Louisville to the ACC

Interesting info on L'Ville. From ESPN article...

Louisville also has managed to maintain one of the nation's top athletic budgets, despite receiving only $3.2 million annually from the Big East's current media rights deal. The Cardinals' current budget ranks higher than any current ACC member.

In 2011-12, the latest date available from the Office of Postsecondary Education's Equity in Athletics, Louisville had a budget of $84.4 million. The ACC's highest budget was Florida State ($81.4 million), while Maryland's budget was only $57.5 million.

The Cardinals' basketball program will fit in with the ACC's elite basketball programs.

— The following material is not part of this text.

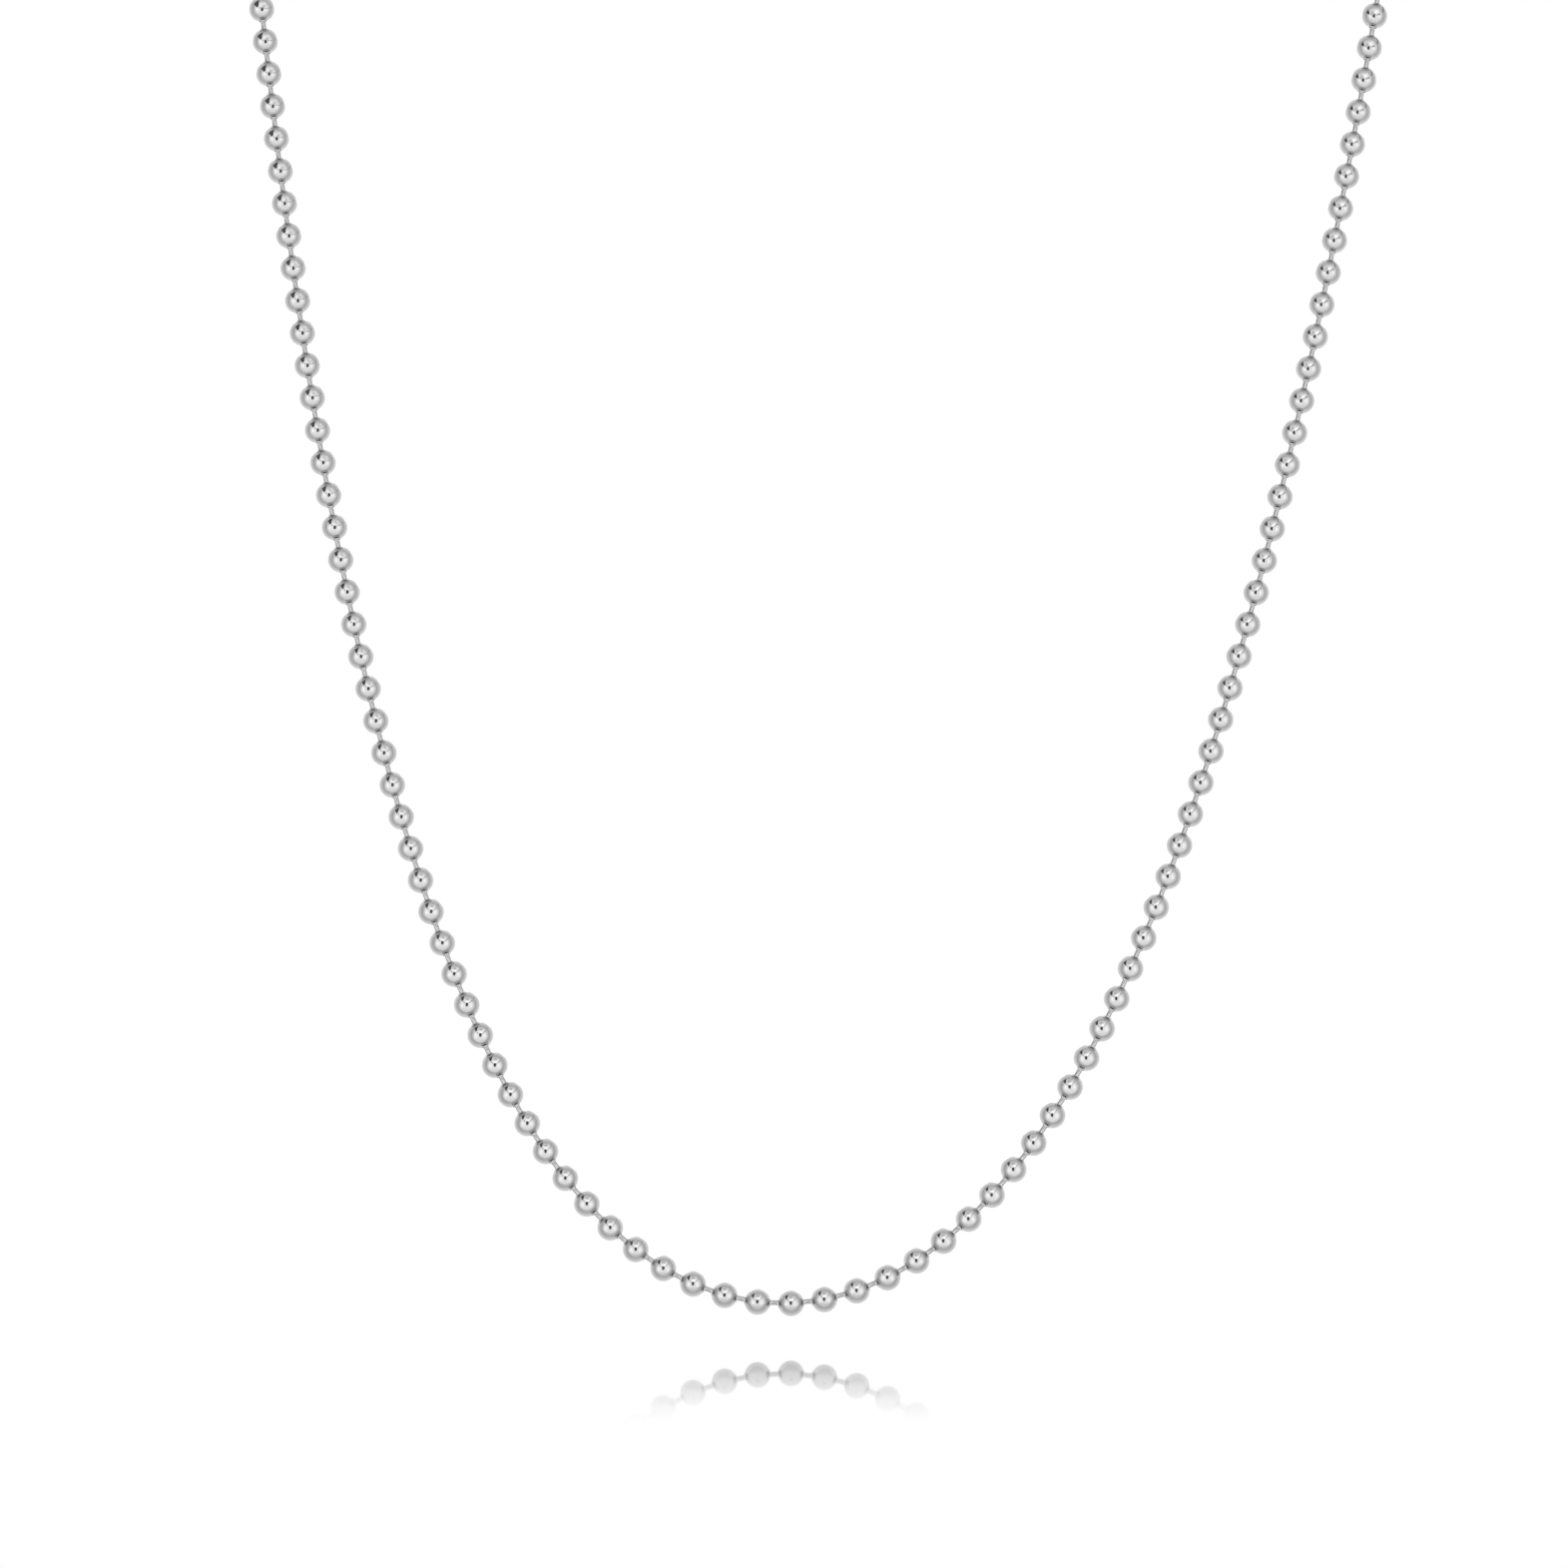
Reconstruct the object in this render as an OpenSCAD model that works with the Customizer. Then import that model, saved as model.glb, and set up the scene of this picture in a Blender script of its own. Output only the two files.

Since the 2004-05 school year, Louisville has reached two Final Fours and two Elite Eights.

Louisville is among four current and future ACC schools that have won 20 or more games in each of the past 10 seasons. Only nine schools in Division I have accomplished that, including Duke, Syracuse and Pittsburgh.

Last year, Louisville averaged 21,503 fans, the nation's third-highest number behind only Syracuse and Kentucky. The city of Louisville also has had the nation's highest rated college basketball television market in each of the past 10 years.

Over the last six years, Louisville is the nation's only school that has reached both the men's and women's basketball Final Four, a BCS bowl game, the College World Series and the Men's Soccer College Cup.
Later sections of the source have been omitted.